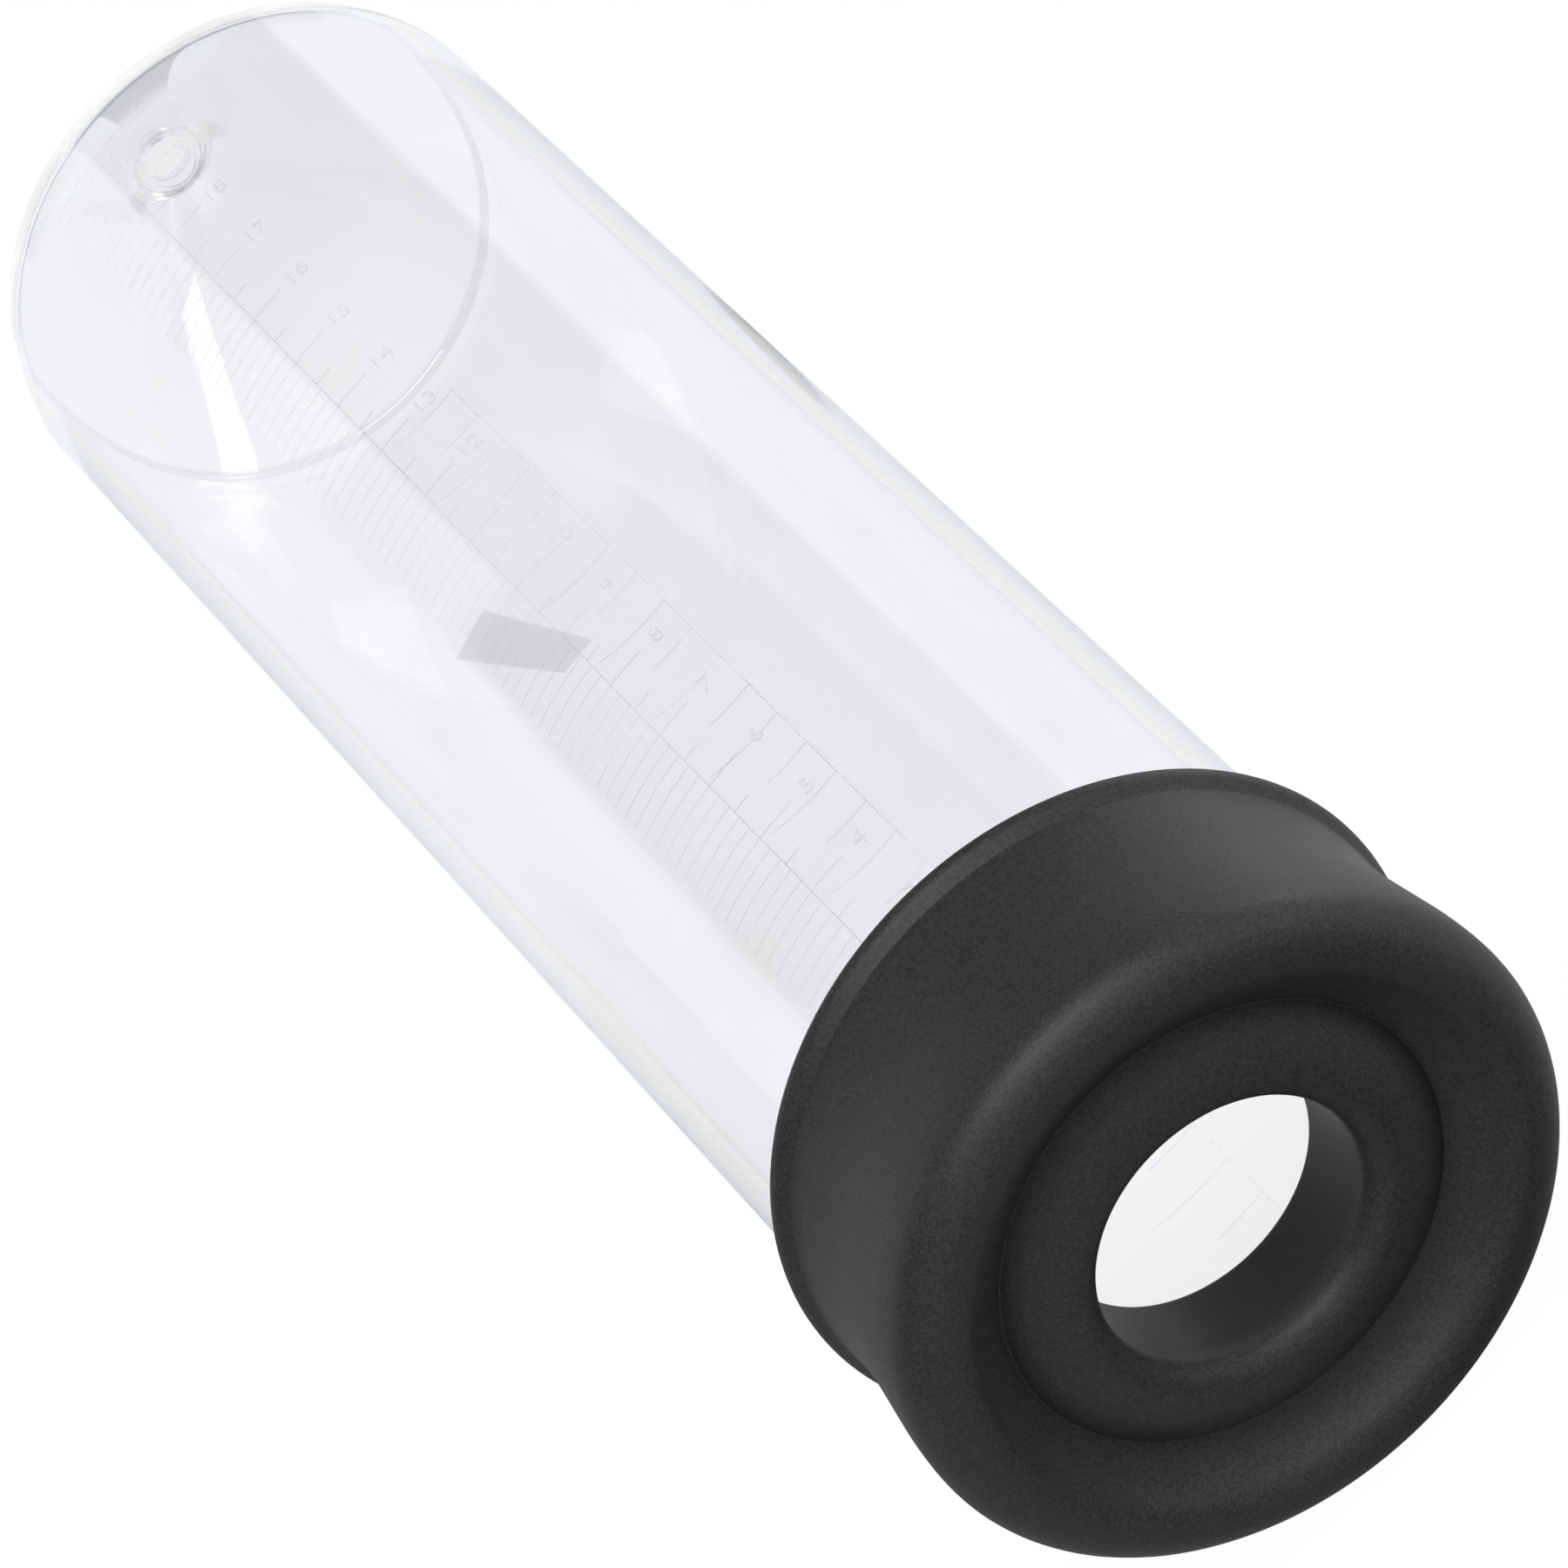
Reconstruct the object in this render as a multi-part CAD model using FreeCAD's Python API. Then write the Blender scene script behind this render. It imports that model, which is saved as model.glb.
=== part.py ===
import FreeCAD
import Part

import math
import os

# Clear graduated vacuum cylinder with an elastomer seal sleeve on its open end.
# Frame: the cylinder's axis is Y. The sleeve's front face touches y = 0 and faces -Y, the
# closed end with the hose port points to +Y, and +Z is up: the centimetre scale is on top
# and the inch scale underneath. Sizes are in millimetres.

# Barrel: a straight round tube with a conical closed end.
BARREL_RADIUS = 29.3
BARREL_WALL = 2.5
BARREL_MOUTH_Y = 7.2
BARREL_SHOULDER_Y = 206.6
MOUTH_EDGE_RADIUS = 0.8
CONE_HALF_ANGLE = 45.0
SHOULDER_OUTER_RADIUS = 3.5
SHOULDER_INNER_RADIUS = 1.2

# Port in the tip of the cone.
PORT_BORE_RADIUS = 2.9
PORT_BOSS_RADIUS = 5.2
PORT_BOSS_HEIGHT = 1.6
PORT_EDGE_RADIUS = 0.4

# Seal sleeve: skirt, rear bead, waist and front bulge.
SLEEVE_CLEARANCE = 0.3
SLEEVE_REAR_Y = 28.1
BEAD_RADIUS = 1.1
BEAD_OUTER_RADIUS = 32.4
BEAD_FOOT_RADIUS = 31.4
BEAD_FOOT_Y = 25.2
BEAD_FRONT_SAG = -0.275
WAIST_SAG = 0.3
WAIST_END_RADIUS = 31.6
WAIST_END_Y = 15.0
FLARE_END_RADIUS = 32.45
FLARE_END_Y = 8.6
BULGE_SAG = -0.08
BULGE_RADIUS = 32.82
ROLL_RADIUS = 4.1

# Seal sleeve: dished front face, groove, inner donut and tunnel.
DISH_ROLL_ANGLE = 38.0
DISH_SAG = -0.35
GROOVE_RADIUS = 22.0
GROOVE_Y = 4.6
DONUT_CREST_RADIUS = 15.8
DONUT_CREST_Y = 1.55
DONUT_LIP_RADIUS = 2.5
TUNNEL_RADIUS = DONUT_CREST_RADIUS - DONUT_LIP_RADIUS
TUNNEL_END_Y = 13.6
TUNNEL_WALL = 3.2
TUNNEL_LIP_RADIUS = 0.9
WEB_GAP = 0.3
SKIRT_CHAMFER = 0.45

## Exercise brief
Pull out all lines in the data above that include "FreeCAD".

## Written reply
Reconstruct the object in this render as a multi-part CAD model using FreeCAD's Python API. Then write the Blender scene script behind this render. It imports that model, which is saved as model.glb.
import FreeCAD